Cows and the Environment

  • Australian research shows that certain nutritional supplements can cut methane from cattle by half. Things as intuitive as good pasture management and as obscure as robust dung beetle populations have all been shown to reduce methane.
  • At the same time, cattle are key to the world’s most promising strategy to counter global warming: restoring carbon to the soil. Plant-covered land that is never plowed is ideal for recapturing carbon through photosynthesis and for holding it in stable forms.
  • Most of the world’s beef cattle are raised on grass. Their pruning mouths stimulate vegetative growth as their trampling hoofs and digestive tracts foster seed germination and nutrient recycling.
  • The next time you support grass-fed cows, you’re also supporting sustainability efforts.
  • The difference between grass-fed and grain-fed: In a grain-fed environment, cows are fattened quicker than normal in order to meet the high demand for beef. They live in poor conditions, and they are given many antibiotics to combat the dirty and infectious living situation. In a grass-fed farm, cows can fatten and grow at a normal rate, without all the harmful chemicals being pumped into their bodies. Grass-fed is the more humane route to go for a beef farmer.
  • In order for beef production to become the most sustainable that it could be, there are three things that must be addressed:
    • Environment: This means managing natural resources responsibly and reducing cattle’s carbon footprint.
    • Social: Providing for the cow’s emotional needs, as well as health and food safety. It’s important to treat the animals ethically and with integrity.
    • Economics: The industry must contribute to economic sustainability, supply chain efficiency and global food security.

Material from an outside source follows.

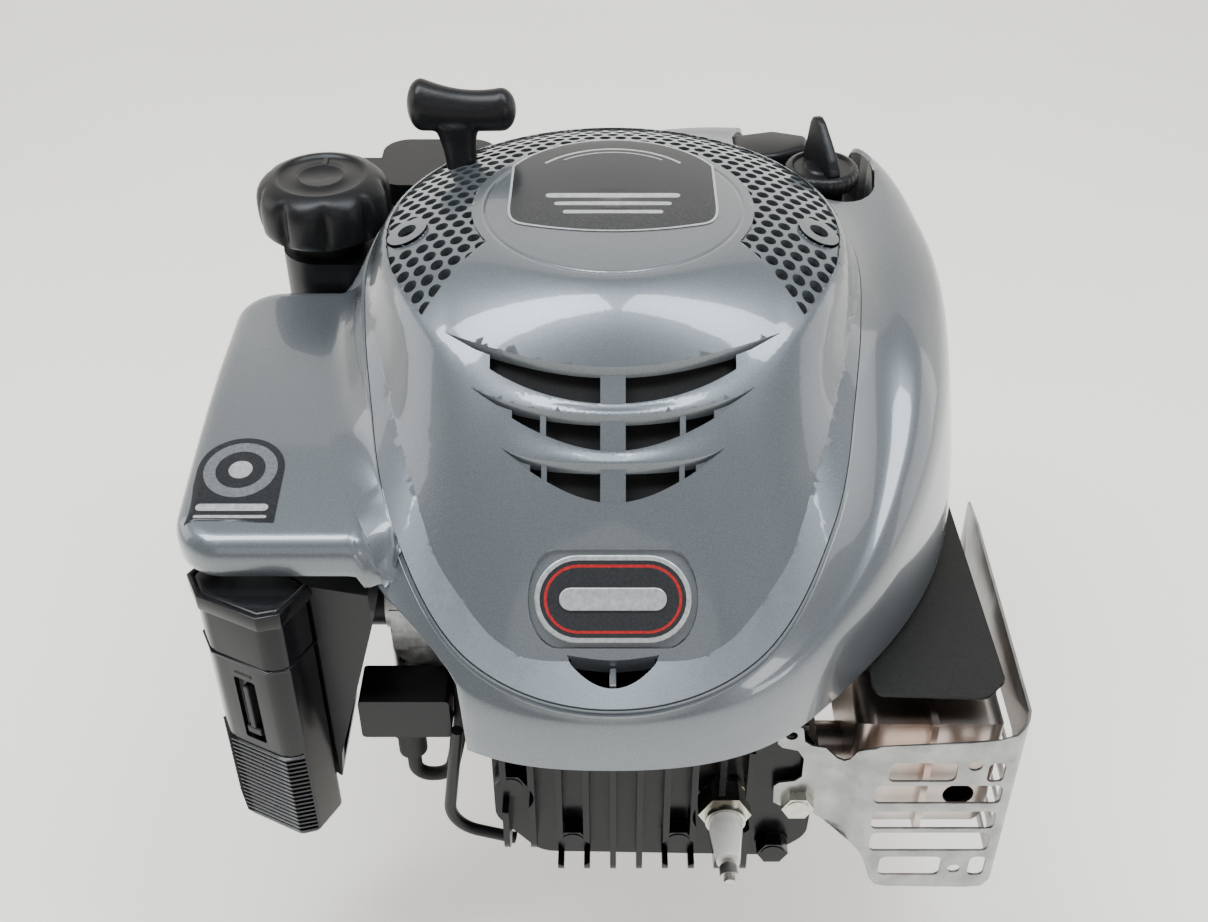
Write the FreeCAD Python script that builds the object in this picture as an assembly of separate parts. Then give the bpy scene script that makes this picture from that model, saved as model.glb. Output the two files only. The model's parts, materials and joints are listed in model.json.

Lovable Characteristics of Cows

  • Intelligence: They are curious creatures and are capable of problem solving.
  • Memory: Cows remember everything. (So if you’re mean to it, it will remember you the next time. Always be nice to cows.)
  • Friendships: They are social animals, and are known to visit with certain cows in the herd over others. These friendships will last a lifetime. Cows will even help their friends groom.
  • Affectionate: Cow mommas love their babies! They are attentive and protective of their young. They are always aware of where their calves are, and will become distressed if separated.
  • Communication: They do more than just “moo.” Cows will mimic each other’s behavior as a form of communication. This is why sometimes when you see a cow wander to another part of the field, others will follow it. It’s a part of the cow’s social networking.